The file comprises a college registration form, completed in October 1954, with the date of intended entry to Newnham being the following year. Anne had arranged the enclosed documents chronologically; inside this form and apart from letters of reference from Smith and a statement of purpose by Plath as she applied for her funding, there are three letters which are not included in the excellent Letters of Sylvia Plath. One is to Edith Crystal at Newnham, (dated October 20 1954) requesting affiliation to the college; the second is six months later to the Principal of Newnham at the time, Ruth Cohen and the third, just a month later is again to Ruth Cohen.
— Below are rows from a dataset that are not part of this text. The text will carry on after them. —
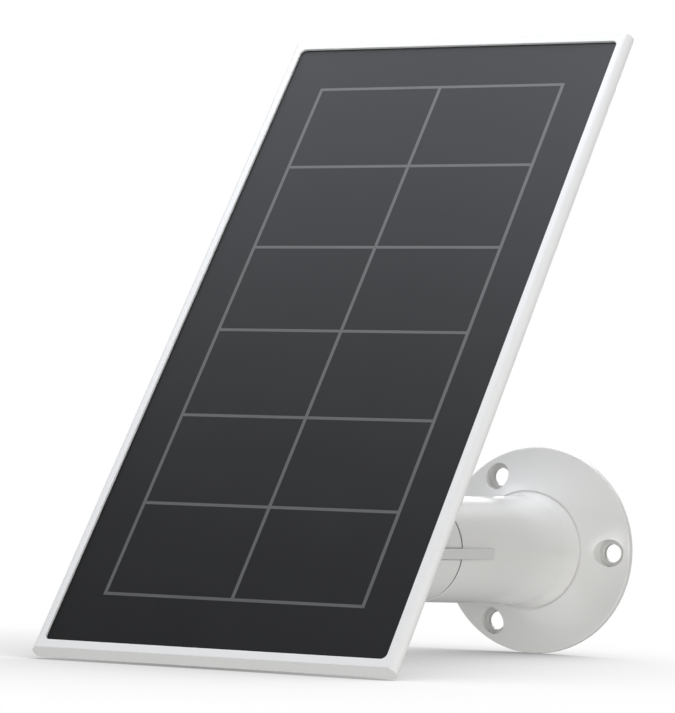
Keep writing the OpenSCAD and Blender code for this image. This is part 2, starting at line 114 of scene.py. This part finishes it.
def make_world():
    """White behind the part, with a dim white glow lighting it from all round."""
    world = bpy.data.worlds.new("studio")
    world.use_nodes = True
    tree = world.node_tree
    tree.nodes.clear()
    out = tree.nodes.new("ShaderNodeOutputWorld")
    mix = tree.nodes.new("ShaderNodeMixShader")
    path = tree.nodes.new("ShaderNodeLightPath")
    tree.links.new(path.outputs["Is Camera Ray"], mix.inputs[0])
    for slot, strength in ((1, SURROUND_GLOW), (2, 1.0)):
        background = tree.nodes.new("ShaderNodeBackground")
        background.inputs["Color"].default_value = (1, 1, 1, 1)
        background.inputs["Strength"].default_value = strength
        tree.links.new(background.outputs[0], mix.inputs[slot])
    tree.links.new(mix.outputs[0], out.inputs[0])
    bpy.context.scene.world = world


def softbox(name, at, aim, width, height, watts, tint):
    data = bpy.data.lights.new(name, "AREA")
    data.shape, data.size, data.size_y = "RECTANGLE", width, height
    data.energy, data.color = watts, tint
    light = bpy.data.objects.new(name, data)
    light.location = at
    light.rotation_mode = "QUATERNION"
    light.rotation_quaternion = (Vector(aim) - Vector(at)).to_track_quat("-Z", "Y")
    bpy.context.scene.collection.objects.link(light)


def make_lights():
    centre = PANEL_ORIGIN + MIRRORED * COVER_BOX_DISTANCE
    for name, up, across, width, height, watts in COVER_BOXES:
        at = centre + MIRROR_UP * up + MIRROR_ACROSS * across
        softbox(name, at, PANEL_ORIGIN, width, height, watts, COOL)
    for name, at, width, height, watts, tint in ROOM_BOXES:
        softbox(name, at, ROOM_BOX_AIM, width, height, watts, tint)


def floor_material():
    """Clear, and darker the more of the dome above it is hidden."""
    material = bpy.data.materials.new("floor_shadow")
    material.use_nodes = True
    tree = material.node_tree
    tree.nodes.clear()
    out = tree.nodes.new("ShaderNodeOutputMaterial")
    clear = tree.nodes.new("ShaderNodeBsdfTransparent")
    dome = tree.nodes.new("ShaderNodeAmbientOcclusion")
    dome.samples = SHADOW_SAMPLES
    dome.inputs["Distance"].default_value = SHADOW_REACH
    lean = tree.nodes.new("ShaderNodeCombineXYZ")
    for axis, number in zip("XYZ", FLOOR_LIT_FROM):
        lean.inputs[axis].default_value = number
    tree.links.new(lean.outputs[0], dome.inputs["Normal"])
    shade = map_range(tree, dome.outputs["AO"], FLOOR_OPEN, FLOOR_CLEAR)
    tree.links.new(shade, clear.inputs["Color"])
    tree.links.new(clear.outputs[0], out.inputs["Surface"])
    return material


def make_floor():
    """A floor that only carries the soft shadow of what stands on it. It's clear apart from
    that shadow, so a part that swings below its level stays in sight."""
    half, low = FLOOR_HALF, cad_box[0].z
    mesh = bpy.data.meshes.new("floor")
    mesh.from_pydata(
        [(-half, -half, low), (half, -half, low), (half, half, low), (-half, half, low)],
        [],
        [(0, 1, 2, 3)],
    )
    mesh.materials.append(floor_material())
    floor = bpy.data.objects.new("floor", mesh)
    bpy.context.scene.collection.objects.link(floor)
    floor.visible_diffuse = floor.visible_glossy = floor.visible_shadow = False


# ---------- materials ----------

# the colour sockets of a Mix node
MIX_A, MIX_B, MIX_RESULT = 6, 7, 2
# nearly all of a noise texture's values lie in this span
NOISE_SPAN = (0.3, 0.7)
# noise cells per metre, for the slow drift of colour
MOTTLE = 60.0
EDGE_SAMPLES = 4
FINGER_SCALE = 210.0
TRACK_SCALE, TRACK_WIDTH = 260.0, 0.035


class Shader:
    """A material with one principled shader, and short ways to add nodes to it."""

    def __init__(self, name):
        self.material = bpy.data.materials.new(name)
        self.material.use_nodes = True
        self.tree = self.material.node_tree
        self.bsdf = self.tree.nodes["Principled BSDF"]
        self.coords = self.add("ShaderNodeTexCoord").outputs["Object"]

    def add(self, kind, **settings):
        node = self.tree.nodes.new(kind)
        for key, value in settings.items():
            setattr(node, key, value)
        return node

    def link(self, a, b):
        self.tree.links.new(a, b)

    def stretch(self, scale):
        mapping = self.add("ShaderNodeMapping")
        mapping.inputs["Scale"].default_value = scale
        self.link(self.coords, mapping.inputs["Vector"])
        return mapping.outputs[0]

    def noise(self, scale, detail=3.0, vector=None):
        node = self.add("ShaderNodeTexNoise")
        node.inputs["Scale"].default_value = scale
        node.inputs["Detail"].default_value = detail
        self.link(vector or self.coords, node.inputs["Vector"])
        return node.outputs["Fac"]

    def between(self, value, low, high, source=NOISE_SPAN):
        return map_range(self.tree, value, source, (low, high))

    def mix(self, factor, a, b):
        """Blend two colours, each a tuple or another node's output."""
        node = self.add("ShaderNodeMix", data_type="RGBA")
        self.link(factor, node.inputs[0])
        for socket, color in ((node.inputs[MIX_A], a), (node.inputs[MIX_B], b)):
            if isinstance(color, tuple):
                socket.default_value = (*color, 1)
            else:
                self.link(color, socket)
        return node.outputs[MIX_RESULT]

    def bump(self, height, depth, after=None):
        node = self.add("ShaderNodeBump")
        node.inputs["Distance"].default_value = depth
        self.link(height, node.inputs["Height"])
        if after is not None:
            self.link(after, node.inputs["Normal"])
        self.link(node.outputs["Normal"], self.bsdf.inputs["Normal"])


def surface(
    name, color, rough, metal=0.0, shift=0.03, grain=2500.0, depth=4e-6, spec=0.5, stretch=None,
    rough_spread=0.05, edge=0.0,
):
    """Moulded, brushed or cast stuff: colour drifts slowly by `shift`, fine relief follows
    `grain`, and edges catch the light as if rounded to the radius `edge`."""
    s = Shader(name)
    vector = s.stretch(stretch) if stretch else None
    dark = tuple(c * (1 - shift) for c in color)
    light = tuple(min(1.0, c * (1 + shift)) for c in color)
    s.link(s.mix(s.between(s.noise(MOTTLE), 0, 1), dark, light), s.bsdf.inputs["Base Color"])
    fine = s.noise(grain, 2.0, vector)
    s.link(
        s.between(fine, rough - rough_spread, rough + rough_spread), s.bsdf.inputs["Roughness"]
    )
    rounded = None
    if edge:
        bevel = s.add("ShaderNodeBevel", samples=EDGE_SAMPLES)
        bevel.inputs["Radius"].default_value = edge
        rounded = bevel.outputs["Normal"]
    s.bump(fine, depth, after=rounded)
    s.bsdf.inputs["Metallic"].default_value = metal
    s.bsdf.inputs["Specular IOR Level"].default_value = spec
    return s.material


def white_moulding(name, color, rough, edge):
    """Smooth satin plastic with barely any grain."""
    return surface(
        name, color, rough, shift=0.01, grain=300.0, depth=1e-6, rough_spread=0.02, edge=edge
    )


def cell_material():
    """Dark silicon with the fine silver fingers that run across each cell."""
    s = Shader("cell_silicon")
    fingers = s.add("ShaderNodeTexWave", wave_type="BANDS", bands_direction="X")
    fingers.inputs["Scale"].default_value = FINGER_SCALE
    s.link(s.coords, fingers.inputs["Vector"])
    line = s.between(fingers.outputs["Fac"], 0, 1, (0.93, 0.99))
    crystal = s.mix(s.between(s.noise(180.0), 0, 1), (0.014, 0.018, 0.04), (0.026, 0.032, 0.07))
    s.link(s.mix(line, crystal, (0.5, 0.5, 0.52)), s.bsdf.inputs["Base Color"])
    s.link(s.between(line, 0.18, 0.4, (0, 1)), s.bsdf.inputs["Roughness"])
    s.bump(line, 1e-5)
    return s.material


def board_material():
    """Green solder mask over copper tracks that show as faint raised lines."""
    s = Shader("board_green")
    tracks = s.add("ShaderNodeTexBrick")
    tracks.inputs["Scale"].default_value = TRACK_SCALE
    tracks.inputs["Mortar Size"].default_value = TRACK_WIDTH
    s.link(s.coords, tracks.inputs["Vector"])
    line = tracks.outputs["Fac"]
    s.link(s.mix(line, (0.015, 0.12, 0.045), (0.04, 0.2, 0.08)), s.bsdf.inputs["Base Color"])
    s.link(s.between(s.noise(900.0), 0.28, 0.4), s.bsdf.inputs["Roughness"])
    s.bump(line, 3e-5)
    return s.material


def paint(material, *names):
    for name in names:
        slots = nodes[name].data.materials
        slots.clear()
        slots.append(material)


def paint_outside():
    paint(
        white_moulding("panel_shell_white", (0.84, 0.84, 0.83), 0.36, 3e-4),
        "panel_tray", "rear_cover", "tilt_bracket",
    )
    paint(
        white_moulding("mount_shell_white", (0.725, 0.722, 0.705), 0.2, 3e-4),
        "wall_mount", "swivel_head", "pivot_caps",
    )
    # the lever's white is set darker than the mount's white: painted shade for the blade's flat
    # outer face
    paint(white_moulding("lever_white_painted_shade", (0.64, 0.64, 0.63), 0.3, 2e-4), "lock_lever")
    paint(
        surface(
            "cover_black", (0.008, 0.008, 0.0081), 0.34, spec=0.25, grain=90.0, depth=2e-7,
            rough_spread=0.008,
        ),
        "cover_sheet",
    )
    paint(
        surface("printed_grid_grey", (0.085, 0.085, 0.084), 0.4, grain=600.0, depth=1e-6),
        "cell_grid_lines",
    )
    paint(
        surface("dark_rubber", (0.045, 0.045, 0.047), 0.75, depth=1.5e-5, grain=1200.0),
        "rear_cover_gasket", "cable_grommet", "seam_ring",
    )


def paint_laminate():
    paint(surface("clear_film", (0.75, 0.77, 0.78), 0.2, grain=900.0), "encapsulant_film")
    paint(cell_material(), "solar_cells")
    paint(
        surface("tinned_ribbon", (0.70, 0.52, 0.38), 0.35, 1.0, stretch=(8, 1, 1)),
        "cell_ribbons",
    )
    paint(surface("backsheet_white", (0.8, 0.8, 0.8), 0.6, depth=1e-5), "backsheet")
    paint(
        surface("black_sealant", (0.05, 0.05, 0.05), 0.5, grain=500.0, depth=3e-5),
        "adhesive_bead",
    )


def paint_hardware():
    paint(
        surface("turned_steel", (0.60, 0.60, 0.61), 0.32, 1.0, stretch=(1, 6, 6), grain=1500.0),
        "rear_cover_screws", "bracket_screws", "board_screws", "tilt_bolt", "tilt_nut",
        "lever_pin", "swivel_bolt", "swivel_nut", "disc_spring",
    )
    paint(surface("insert_brass", (0.72, 0.55, 0.26), 0.35, 1.0, depth=1e-5), "bracket_inserts")
    paint(
        surface("friction_plastic", (0.10, 0.10, 0.11), 0.5),
        "tilt_washers", "thrust_washer", "brake_shoe",
    )


def paint_electronics():
    paint(board_material(), "regulator_board")
    paint(surface("ferrite", (0.10, 0.10, 0.11), 0.6, depth=2e-5), "power_inductor")
    paint(surface("chip_epoxy", (0.03, 0.03, 0.032), 0.55, depth=1e-5), "board_components")
    paint(surface("header_nylon", (0.78, 0.73, 0.62), 0.5), "output_header")
    paint(surface("lead_red", (0.45, 0.03, 0.02), 0.45), "panel_leads")


make_camera()
make_world()
make_lights()
make_floor()
paint_outside()
paint_laminate()
paint_hardware()
paint_electronics()

bpy.context.scene.view_settings.view_transform = "Standard"
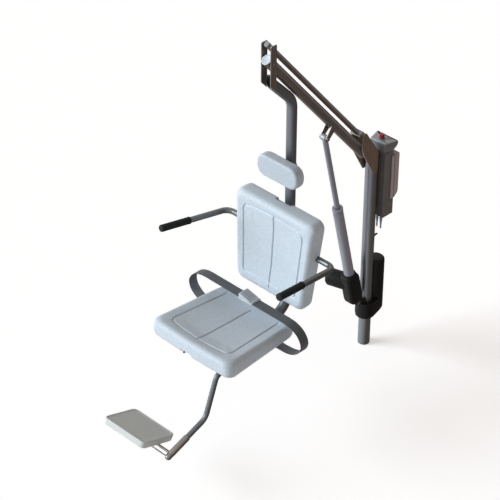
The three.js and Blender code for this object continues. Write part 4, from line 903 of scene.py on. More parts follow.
def make_headrest():
    """The clamp is a plate, a round strap about the post and the blocks between them. The cushion
    is a stack of stadium outlines along Y with rounded front and rear rims, closed in front by
    ever smaller copies."""
    outline = rectangle(-64, 64, 1256, 1294, 8)
    strap = circle_outline((0, POST_Y), PIPE_R + 4, 64)
    parts = [slab(outline, "y", -591.7, -591.7 + 9, 1.2),
             slab(strap, "z", 1257, 1293, 1.4)]
    for s in (-1, 1):
        parts.append(slab(rectangle(s * 34 - 6, s * 34 + 6, 1262, 1288, 3), "y", -583, -578.4,
                          1.2))
    parts.append(slab(rectangle(-22, 22, 1258, 1292, 4), "y", -584, -548, 1.0))
    piece("headrest_bracket", parts, "black", "headrest_clamp")
    middle, high, count = 1294.0, 55.0, 40
    t = np.linspace(0, np.pi / 2, 9)
    slices = [(-592 - 9 * np.sin(v), 4.5 * (1 - np.sin(v)) ** 1.5) for v in t[:-1]]
    slices += [(-601, 0.0), (-633, 0.0)]
    slices += [(-633 - 11 * np.sin(v), 13 * (1 - np.cos(v))) for v in t[1:]]
    rings = [stadium(124 - draw, high - draw, middle, y, count) for y, draw in slices]
    for shrink in (0.93, 0.8, 0.6, 0.35):
        ring = rings[len(slices) - 1].copy()
        ring[:, 0] *= shrink
        ring[:, 2] = mix(middle, ring[:, 2], shrink)
        ring[:, 1] -= 1.6 * (1 - shrink)
        rings.append(ring)
    piece("headrest_cushion", [loft(rings)], "head", "headrest_pad")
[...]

However, as Plath had now heard that she had been accepted to the college, she is now eager in this letter, to gain suggestions for summer reading and to wonder whether in her room she will need to sort, “bookcases, or lamps.” In her statement of purpose she writes, “I plan to become a college teacher upon completing graduate work abroad and I hope to share and interpret intelligently the knowledge and experience acquired in England by bringing back to America a rich, vital appreciation of British culture as well as British literature.” Plath shows the foresight and determination to achieve her goals that we see of her again and again when she looked, for example, for publication of her work or her husband’s Ted Hughes (she met Hughes in Cambridge in February 1956; they were married in June of the same year.) She gathers together some of her most positive contacts and requests they refer her to Newnham; she also asks that in a medical reference, that the Smith doctor, Marion Booth is brutally honest about the applicant’s attempted suicide in the late summer of 1953. Booth writes that the McLean hospital cites “delayed adolescent turmoil” as the cause for her depression and that the prognosis for recovery is “excellent.” She refers to Plath, saying that she was keen for her to be straight-talking with the university as she wanted “consideration of her to be made ‘with their eyes open.’”

 

The academic and character references are even more poignant: Evelyn Page from Smith writes, “Her fault is to demand too much of herself and to react too intensely”, but she finishes that she has, “no reason to qualify my respect and admiration for her.” Ruth Beuscher, Plath’s psychiatrist claims that during the summer of 1953 Plath was, “suffering from a state of mental turmoil which is highly unlikely ever to recur” and Elizabeth Drew from Smith tells the admissions office at Cambridge: “She is outstanding in both personality and intellectual gifts.” Mary Ellen Chase calls her a “literary artist” and Marion Booth, writing in her medical capacity, but also from knowing Plath from the Student Honor Board at Smith, states that she is “not psychotic” and that she had made a sustained recovery, whilst Gladys Anslow, Director of Graduate Studies at Smith, believes Plath to have the ability to check her own mood and “that she would be the first one to recognise any difficulties and to take measures to offset a recurrence.”

 

When from Cambridge Plath applies to renew her Fulbright scholarship, Irene Morris, Plath’s tutor at the time, describes a student who has settled well, made friends and is, “very easy to deal with; she is reliable and considerate and has an engaging friendly manner. She is an asset to the College.” The college secretary completes the file, updating Irene Morris of Plath’s progress through Newnham; she finishes: “As you remembered, she had a room at the top of the house which she liked very much and she was very thrilled with the view from her window over the gardens.”

 

Some of these documents will not be new to scholars who have studied Plath in the archives of America, but it is important that the file has been uncovered in the college here in England, which Plath describes as the “home of the writers I most admire.”

 

Di Beddow
March 2020

 

My thanks to Anne Thomson for allowing me to study the file and also of course to Frieda Hughes for the permission to use such personal and sensitive material about her mother.